The challenge for us is to examine ourselves. We need to ask ourselves are we that type of friend in return. Are we the ones getting the uplifting text from a friend or are we sending them as well? Are we the ones that are being helped all the time, or are we looking for ways to be that for someone else? Sometimes we get caught up in thinking about ourselves. We get to feeling down or thinking that our situation is bad and someone should be taking care of us. We get our feelings hurt if someone doesn’t do that for us. But we forget to be that for someone else. We don’t realize that we haven’t been that for someone else in a long time.

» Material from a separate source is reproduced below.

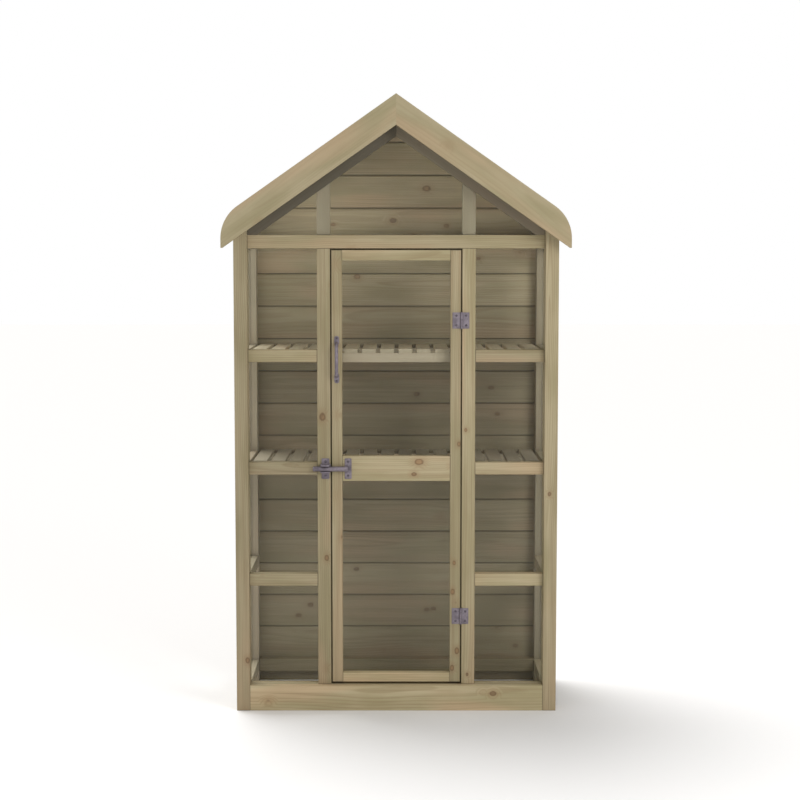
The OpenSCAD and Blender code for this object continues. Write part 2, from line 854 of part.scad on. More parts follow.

This week I challenge all of us to take a good hard look at what kind of friend we are. What do we do for our friends? Do we do anything for them? Do we just rely on others doing things for us? Being a good friend takes work. It takes us being aware of what others need and sometimes putting those needs before our own. It requires us to be open to putting ourselves out there to help others. As the saying goes, “To have a friend you have to be a friend.” It goes both ways. I hope that we can examine what type of friend we are. Friends are such a big part of our lives. Sure we have family and we should place a lot of reliance on God, but Earthly friends help in so many ways. This week, take a look at how we can become a better friend. Cherish the ones we have. Show them what they mean to you. Everyone may do that in a different way. It goes back to the golden rule, “Treat others how you want to be treated.” If we do this, we will have have the type of friends we want to have. More importantly, we will be the type of friend that we want to have!!!